Compared to some other productions, I’d say that the production process was quite experimental. We had time to test things out and to figure out which programs would suit the story best. This artistic freedom was given to us by our dear producer, Annemie Degryse.
After some trial and error, we decided to go with Harmony, which turned out to be the best match for the graphic style and the rotoscope base of the movie. Coming from a graphic design background, the possibility to work with vector-based imagery was much appreciated. It allowed us to give the characters a hand-drawn, yet still digital look. It also made it possible to work with the realness of rotoscopy combined with the surreality of 2D animation.
Was there anything that surprised you while making this film?
We ordered a white rabbit mask from China as a rotoscope reference for one of our live-action shots. A couple of weeks later we finally had a package. When our production manager, Jeroen Derycke, opened up the carton, something orange revealed itself: It turns out we received a Trump mask instead!
Still from #21xoxo provided by Sine Özbilge.
I can see imagery from vaporwave, pop art, memes, and Ikea. What inspired the use of these eclectic aesthetics and what brings them together?
Like Pop Art, #21xoxo makes use of popular culture, consumerism and everyday aesthetics. Since digital culture is a main part of today’s Zeitgeist, we made use of meme and vaporwave references. As for Ikea, I had this idea in the beginning that the protagonist should live in a showroom — a home situation where she would be on constant display.
It made a lot of sense, as our protagonist is an anti-hero, demonstrating nihilist and exhibitionist behaviour. The Ikea department here in Belgium was so kind to sponsor the film by lending us many objects for the live-action shoot. Ikea objects have become what Campbell’s Tomato Soup was in the 60’s. A vast majority of European households harbour these items, which made it interesting for #21xoxo.
Your film focuses on digitally-mediated relationships, from chats with friends, to dating apps, in-person conversations interrupted by tweets — and even an appearance from Tiger Electronics’ Furby. What were you exploring in the relationship between these technologies and intimacy?
We live in an era where technology comforts us, gives us intimacy and even eases our loneliness. It is not a solely functional tool, it also has obtained a great emotional value to the human species.
We use apps and web portals to flirt with possible partners, while we mend our profiles and avatars to our deepest desires. We modify the way we want to be perceived, maybe even the way we want to see ourselves. Some prefer the affection of their digital companions over real people.
Even though tools and progress can bring lots of possibilities and open new gates, one thing is clear: The influence of technology is changing our behaviour, our social structure, our psychology and even our material world. Our online behaviour has direct outcomes in the physical world that we live in. Thus the borders of Cyberspace and reality have started to become quite blurry.

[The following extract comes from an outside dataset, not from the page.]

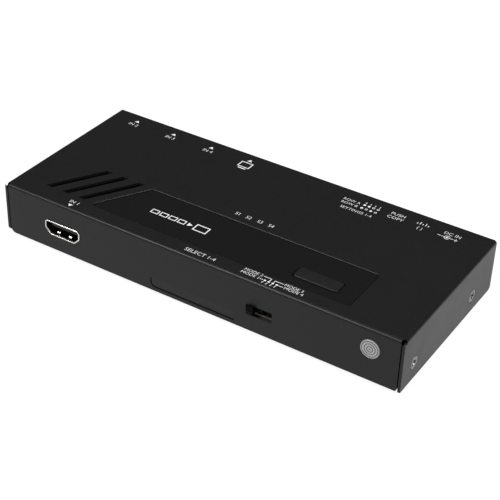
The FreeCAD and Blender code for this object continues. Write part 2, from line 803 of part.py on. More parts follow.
# ---- buttons ----

def make_button():
    """Crowned cap with a lip under the panel and a stem down to the tact switch."""
    half_l = BUTTON_L / 2
    half_w = BUTTON_W / 2
    flat_top = OVERLAY_TOP + BUTTON_PROUD
    sides = (BUTTON_X - half_l, BUTTON_X + half_l, BUTTON_Y - half_w, BUTTON_Y + half_w)
    lip_top = PANEL_UNDER - BUTTON_GAP
    cap = round_block(*sides, lip_top, flat_top + BUTTON_CROWN, BUTTON_R, Z_AXIS)
    crown_r = (half_w * half_w + BUTTON_CROWN * BUTTON_CROWN) / (2 * BUTTON_CROWN)
    crown_z = flat_top + BUTTON_CROWN - crown_r
    crown = rod(point(BUTTON_X - LENGTH, BUTTON_Y, crown_z), X_AXIS, crown_r, 2 * LENGTH)
    cap = cap.common(crown)
    grow = BUTTON_LIP
    lip_sides = (sides[0] - grow, sides[1] + grow, sides[2] - grow, sides[3] + grow)
    lip = round_block(*lip_sides, lip_top - BUTTON_LIP_T, lip_top, BUTTON_R, Z_AXIS)
    plunger_top = BOARD_TOP + TACT_TOP
    stem_top = lip_top - BUTTON_LIP_T
    stem = rod(point(BUTTON_X, BUTTON_Y, plunger_top), Z_AXIS, BUTTON_STEM_R, stem_top - plunger_top)
    return cap.fuse([lip, stem]).removeSplitter()


def make_tact_plunger():
    low = BOARD_TOP + TACT_H / 2
    return rod(point(BUTTON_X, BUTTON_Y, low), Z_AXIS, TACT_PLUNGER_R, BOARD_TOP + TACT_TOP - low)


def make_tact_body():
    half = TACT_L / 2
    sides = (BUTTON_X - half, BUTTON_X + half, BUTTON_Y - half, BUTTON_Y + half)
    body = block(*sides, BOARD_TOP, BOARD_TOP + TACT_H)
    low = BOARD_TOP + TACT_H / 2 - BUTTON_TRAVEL - RUN
    return body.cut(rod(point(BUTTON_X, BUTTON_Y, low), Z_AXIS, TACT_PLUNGER_R + RUN, TACT_H))


def copy_body_rear():
    return REAR_Y - SHEET - COPY_BODY_GAP


def make_copy_button():
    start = copy_body_rear() - COPY_BODY_T / 2
    plunger = rod(point(COPY_X, start, COPY_Z), Y_AXIS, COPY_R, REAR_Y + COPY_PROUD - start)
    tip = [edge for edge in plunger.Edges if abs(edge.CenterOfMass.y - REAR_Y - COPY_PROUD) < 1e-6]
    return plunger.makeFillet(COPY_TIP_R, tip)


def make_copy_body():
    half = COPY_BODY_L / 2
    rear = copy_body_rear()
    body = block(COPY_X - half, COPY_X + half, rear - COPY_BODY_T, rear, BOARD_TOP, BOARD_TOP + COPY_BODY_H)
    start = rear - COPY_BODY_T / 2 - COPY_TRAVEL - RUN
    return body.cut(rod(point(COPY_X, start, COPY_Z), Y_AXIS, COPY_R + RUN, COPY_BODY_T))


# ---- jacks ----

def make_serial_body():
    half = SERIAL_BODY_W / 2
    rear = REAR_Y - SHEET - FIT
    levels = (BOARD_TOP, BOARD_TOP + SERIAL_BODY_H)
    body = block(SERIAL_X - half, SERIAL_X + half, rear - SERIAL_BODY_L, rear, *levels)
    mouth = REAR_Y + JACK_PROUD
    body = body.cut(rod(point(SERIAL_X, mouth, SERIAL_Z), -Y_AXIS, SERIAL_BORE_R, SERIAL_BORE_L))
    ring_seat = rod(point(SERIAL_X, mouth, SERIAL_Z), -Y_AXIS, SERIAL_RING_R, SERIAL_RING_L)
    return body.cut(ring_seat)


def make_serial_ring():
    mouth = point(SERIAL_X, REAR_Y + JACK_PROUD, SERIAL_Z)
    ring = rod(mouth, -Y_AXIS, SERIAL_RING_R, SERIAL_RING_L)
    return ring.cut(rod(mouth, -Y_AXIS, SERIAL_BORE_R, SERIAL_RING_L))


def make_dc_body():
    half = DC_BODY_W / 2
    rear = REAR_Y - SHEET - FIT
    body = block(DC_X - half, DC_X + half, rear - DC_BODY_L, rear, BOARD_TOP, BOARD_TOP + DC_BODY_H)
    mouth = point(DC_X, REAR_Y + JACK_PROUD, DC_Z)
    collar = rod(mouth, -Y_AXIS, DC_COLLAR_R, DC_FLANGE_T + SHEET)
    rim = [edge for edge in collar.Edges if abs(edge.CenterOfMass.y - mouth.y) < 1e-6]
    body = body.fuse(collar.makeFillet(DC_COLLAR_EDGE_R, rim))
    return body.cut(rod(mouth, -Y_AXIS, DC_BORE_R, DC_BORE_L))


def make_dc_pin():
    bottom = REAR_Y + JACK_PROUD - DC_BORE_L
    pin = rod(point(DC_X, bottom, DC_Z), Y_AXIS, DC_PIN_R, DC_PIN_L)
    tip = [edge for edge in pin.Edges if abs(edge.CenterOfMass.y - bottom - DC_PIN_L) < 1e-6]
    return pin.makeFillet(DC_TIP_R, tip)


def make_dc_spring():
    """The sleeve contact that lies along the floor of the jack's bore."""
    deep = REAR_Y + JACK_PROUD - DC_BORE_L
    long_side = DC_BORE_L - DC_FLANGE_T
    shell = rod(point(DC_X, deep, DC_Z), Y_AXIS, DC_BORE_R, long_side)
    shell = shell.cut(rod(point(DC_X, deep, DC_Z), Y_AXIS, DC_BORE_R - DC_SPRING_T, long_side))
    low = DC_Z - DC_BORE_R
    levels = (low - SHEET, low + SHEET)
    return shell.common(block(DC_X - DC_PIN_R, DC_X + DC_PIN_R, deep, REAR_Y + SHEET, *levels))


# ---- window and receiver ----

def make_lens():
    """A round window with fine rings on its face, a flange behind the skirt and a short barrel."""
    step = LENS_R / LENS_RINGS
    outline = [(0, -LENS_PROUD)]
    for i in range(LENS_RINGS):
        outline.append(((i + 0.5) * step, LENS_RING_DEPTH - LENS_PROUD))
        outline.append(((i + 1) * step, -LENS_PROUD))
    flange_r = LENS_R + LENS_FLANGE
    barrel_end = SHEET + LENS_FLANGE_T + LENS_BARREL_L
    outline += [
        (LENS_R, SHEET),
        (flange_r, SHEET),
        (flange_r, SHEET + LENS_FLANGE_T),
        (LENS_BARREL_R, SHEET + LENS_FLANGE_T),
        (LENS_BARREL_R, barrel_end),
        (0, barrel_end),
    ]
    points = [point(LENS_X + x, FRONT_Y + y, LENS_MID_Z) for x, y in outline]
    face = Part.Face(Part.makePolygon(points + points[:1]))
    return face.revolve(point(LENS_X, 0, LENS_MID_Z), Y_AXIS, 360)


def make_receiver():
    """The light receiver behind the window, on three leads."""
    half = RECEIVER_L / 2
    front = FRONT_Y + SHEET + LENS_FLANGE_T + LENS_BARREL_L + RECEIVER_GAP
    low = LENS_MID_Z - RECEIVER_H / 2
    body = block(LENS_X - half, LENS_X + half, front, front + RECEIVER_T, low, low + RECEIVER_H)
    middle = front + RECEIVER_T / 2
    leads = []
    for i in (-1, 0, 1):
        x = LENS_X + i * LEAD_PITCH
        leads.append(block(x - LEAD_W / 2, x + LEAD_W / 2, middle, middle + LEAD_W, BOARD_TOP, low))
    return body.fuse(leads)


# ---- indicators ----

def led(i):
    x = LED_X0 + i * LED_PITCH
    half_l = LED_L / 2
    half_w = LED_W / 2
    return block(x - half_l, x + half_l, LED_Y - half_w, LED_Y + half_w, BOARD_TOP, BOARD_TOP + LED_T)


def make_light_guide():
    """Clear pillars on a bar, standing on two legs over the indicators."""
    last = LED_X0 + (LED_COUNT - 1) * LED_PITCH
    low = BOARD_TOP + GUIDE_BAR_RISE
    half = GUIDE_BAR_W / 2
    bar = block(LED_X0 - GUIDE_END, last + GUIDE_END, LED_Y - half, LED_Y + half, low, low + GUIDE_BAR_T)
    solids = []
    pillar_low = BOARD_TOP + LED_T + RUN
    for i in range(LED_COUNT):
        x = LED_X0 + i * LED_PITCH
        solids.append(rod(point(x, LED_Y, pillar_low), Z_AXIS, PILLAR_R, PANEL_FLOOR - FIT - pillar_low))
    for x in (LED_X0 - GUIDE_END + PILLAR_R, last + GUIDE_END - PILLAR_R):
        solids.append(rod(point(x, LED_Y, BOARD_TOP), Z_AXIS, PILLAR_R, low - BOARD_TOP))
    return bar.fuse(solids)


# ---- parts on the board ----

def square_part(x, y, side, low, height):
    half = side / 2
    return block(x - half, x + half, y - half, y + half, low, low + height)


def make_heat_sink():
    low = BOARD_TOP + CHIP_T
    sink = square_part(CHIP_X, CHIP_Y, SINK_L, low, SINK_BASE_T)
    pitch = (SINK_L - SINK_FIN_T) / (SINK_FINS - 1)
    fins = []
    for i in range(SINK_FINS):
        x = CHIP_X - SINK_L / 2 + i * pitch
        y0 = CHIP_Y - SINK_L / 2
        fins.append(block(x, x + SINK_FIN_T, y0, y0 + SINK_L, low, low + SINK_BASE_T + SINK_FIN_H))
    return sink.fuse(fins).removeSplitter()


def capacitor(x, y):
    can = rod(point(x, y, BOARD_TOP), Z_AXIS, CAP_R, CAP_H)
    top = [edge for edge in can.Edges if abs(edge.CenterOfMass.z - BOARD_TOP - CAP_H) < 1e-6]
    return can.makeFillet(CAP_TOP_R, top)


def make_crystal():
    half_l = CRYSTAL_L / 2
    half_w = CRYSTAL_W / 2
    sides = (CRYSTAL_X - half_l, CRYSTAL_X + half_l, CRYSTAL_Y - half_w, CRYSTAL_Y + half_w)
    return round_block(*sides, BOARD_TOP, BOARD_TOP + CRYSTAL_H, CRYSTAL_R, Z_AXIS)


def make_label():
    return block(-LABEL_L / 2, LABEL_L / 2, -LABEL_W / 2, LABEL_W / 2, EDGE_Z - LABEL_T, EDGE_Z)


def main():
    os.makedirs("parts", exist_ok=True)
    save("top_cover", make_cover())
    save("base_pan", make_base())
    save("overlay_label", make_overlay())
    save("rating_label", make_label())
    foot_x = HALF_L - FOOT_INSET
    foot_y = DEPTH / 2 - FOOT_INSET
    for row, y in (("front", -foot_y), ("rear", foot_y)):
        for column, x in (("left", -foot_x), ("right", foot_x)):
            save("foot_" + row + "_" + column, make_foot(x, y))
    save("side_screws", *[side_screw(side, y) for side in (-1, 1) for y in SCREW_Y])
    save("board_screws", *[board_screw(x, y) for x, y in board_places()])
    save("board_standoffs", *[standoff(x, y) for x, y in board_places()])
    save("main_board", make_board())
    save_port("video_in_1", FRONT_PORT_X, rear=False)
    for name, x in zip(("video_in_2", "video_in_3", "video_in_4", "video_out"), rear_ports()):
        save_port(name, x, rear=True)
    save_switch("mode_switch", MODE_SWITCH_X, rear=False)
    save_switch("settings_switch", SETTINGS_SWITCH_X, rear=True)
    save("select_button", make_button())
    save("select_switch_plunger", make_tact_plunger())
    save("select_switch_body", make_tact_body())
    save("copy_button", make_copy_button())
    save("copy_switch_body", make_copy_body())
    save("serial_jack_body", make_serial_body())
    save("serial_jack_bushing", make_serial_ring())
    save("dc_jack_body", make_dc_body())
    save("dc_jack_pin", make_dc_pin())
    save("dc_jack_spring", make_dc_spring())
    save("status_lens", make_lens())
    save("ir_receiver", make_receiver())
    for i in range(LED_COUNT):
        save("status_led_" + str(i + 1), led(i))
    save("light_guide", make_light_guide())
    save("switch_chip", square_part(CHIP_X, CHIP_Y, CHIP_L, BOARD_TOP, CHIP_T))
    save("heat_sink", make_heat_sink())
    save("control_chip", square_part(CONTROL_X, CONTROL_Y, CONTROL_L, BOARD_TOP, CONTROL_T))
    save("capacitors", *[capacitor(x, y) for x, y in CAP_PLACES])
    save("inductor", square_part(COIL_X, COIL_Y, COIL_L, BOARD_TOP, COIL_H))
    save("crystal", make_crystal())


main()
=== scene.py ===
"""Looks of the four-input video switch box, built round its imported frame.

Lengths are in metres; MM turns millimetres into metres. X runs along the case to the right, Y to the back and
Z up.
Every new piece is a surface worked out with numpy from the frame's boxes and the sizes named here.
"""
import math

import bmesh
import bpy
import numpy as np
from mathutils import Matrix, Vector


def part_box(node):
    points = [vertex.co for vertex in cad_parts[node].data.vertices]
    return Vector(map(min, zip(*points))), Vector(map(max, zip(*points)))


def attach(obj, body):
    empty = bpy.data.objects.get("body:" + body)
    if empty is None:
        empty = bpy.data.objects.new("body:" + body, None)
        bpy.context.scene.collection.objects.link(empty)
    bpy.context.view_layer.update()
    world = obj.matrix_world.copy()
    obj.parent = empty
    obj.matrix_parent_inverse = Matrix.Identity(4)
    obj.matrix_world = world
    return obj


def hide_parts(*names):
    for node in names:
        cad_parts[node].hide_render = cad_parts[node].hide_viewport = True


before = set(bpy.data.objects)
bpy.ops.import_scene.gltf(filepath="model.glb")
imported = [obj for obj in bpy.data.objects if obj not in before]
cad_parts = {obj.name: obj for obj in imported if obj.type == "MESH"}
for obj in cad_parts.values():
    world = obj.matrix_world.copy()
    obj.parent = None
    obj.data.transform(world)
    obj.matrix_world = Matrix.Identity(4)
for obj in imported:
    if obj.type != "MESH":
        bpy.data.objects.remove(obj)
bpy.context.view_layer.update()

MM = 0.001
X_WAY, Y_WAY, Z_WAY = np.eye(3)


# ---- surfaces ----
# A surface is an array of points and a list of arrays of point numbers, each of quads or of triangles.

def grid_faces(rows, columns, wrap_rows=False, wrap_columns=False):
    """Quads between neighbours on a grid of rows x columns points; a wrapped way's end joins its start."""
    row = np.arange(rows if wrap_rows else rows - 1)[:, None]
    column = np.arange(columns if wrap_columns else columns - 1)[None, :]
    next_row = (row + 1) % rows
    next_column = (column + 1) % columns
    corners = (
        row * columns + column,
        row * columns + next_column,
        next_row * columns + next_column,
        next_row * columns + column,
    )
    return np.stack(corners, axis=-1).reshape(-1, 4)


def fan_faces(ring, pole):
    """Triangles from one pole to each side of a ring of points."""
    return np.stack([ring, np.roll(ring, -1), np.full(len(ring), pole)], axis=-1)


def together(surfaces):
    """One surface from several: the point numbers of each are moved past the points before it."""
    starts = np.cumsum([0] + [len(points) for points, faces in surfaces])
    points = np.concatenate([points for points, faces in surfaces])
    faces = [array + start for surface, start in zip(surfaces, starts) for array in surface[1]]
    return points, faces


def outwards(surface):
    """The surface with its faces turned round if the volume they enclose comes out negative."""
    points, faces = surface
    middle = points.mean(axis=0)
    volume = 0.0
    for array in faces:
        corners = points[array] - middle
        for k in range(1, array.shape[1] - 1):
            volume += np.sum(corners[:, 0] * np.cross(corners[:, k], corners[:, k + 1]))
    if volume > 0:
        return surface
    return points, [array[:, ::-1] for array in faces]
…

#21xoxo takes the subject rather sarcastically and has a predominantly nihilist attitude. It has some dystopian dark humor, but is also a parody to help people laugh and reflect on the subject. The internet with all its astonishing facets has also brought many positive things to our lives.
What was the most technically or artistically challenging scene in this film?
The most challenging scene was the part where my actors had to lip sync to the text-to-speech computer dialogues that I provided for them. It was insane how accurate they managed to do this, with all the right intonations and mimics.
Later on, at the animation studio Lunanime, we used Toon Boom Harmony for rotoscopy, and thanks to the flexible workspace the sound synced extremely well with the image. Even though the voices were so electronic, the characters were convincing and gave a ‘real’ feeling. In animation — especially rotoscope-based works — the characters often don’t come over convincing enough due to the unsuccessful image-audio relationship.
Thomas Vertongen, our sound designer also did a great job in mixing the voice recordings with the soundscapes.
#21xoxo poster provided by Sine Özbilge.
Over the past decade, there’s been a shift in public attitude to be more critical of internet and social media platforms. How would you like to see our relationship with the internet — and its relationship with us — change?
This is a rather complicated question. Who knows what the future will bring? Especially now amidst the current Corona crisis, we see how the internet is being used in many different ways. People are sharing news, scientific insight and data at high speed to tackle this urgent global problem. Teachers are providing lectures for students, while companies have shifted to remote working methods in order to keep the economy running. Quite impressive if you ask me.
On the other hand, certain governments want or already are monitoring their citizens whereabouts and use social media channels to have absolute control over civilians. To be honest, I’m not too fond of the idea of an Orwellian system. Unfortunately we are already on that path, but there is always hope.
We noticed that you included credits for found footage. What role did the Creative Commons and the public domain play in the production of this short film?
The Creative Commons has played a huge role in this work. Without it, the film would not be what it is. The sharing of Creative Commons and Public Domain images is one of the modern wonders that the internet has made more accessible to us more than ever. I strongly believe that this plays a big role in the making and perceiving of art nowadays and in the future.
Can you tell us a little bit about your Loop-o-gram of PostNet Attitudes series?
Loop-o-gram was a mini series of audiovisual experiments that preceded #21xoxo. Those conceptual works were part of the research we did for the actual movie. Like many things, a movie takes a long time to mature before it can actually go into production.
Was there anything we did not ask you about #21xoxo that you would like us to cover?
I would like to add though that we are very grateful to the Canlandiranlar Animation Festival for giving us the title of ‘Best Film’ and for the fantastic prize which included a Toon Boom Harmony license! I look forward to developing my next short with your program and to create a new creative universe with it.
Imge will soon be releasing her newest short Mozaic. It’s a truly beautiful film, which I had the pleasure to co-direct in return.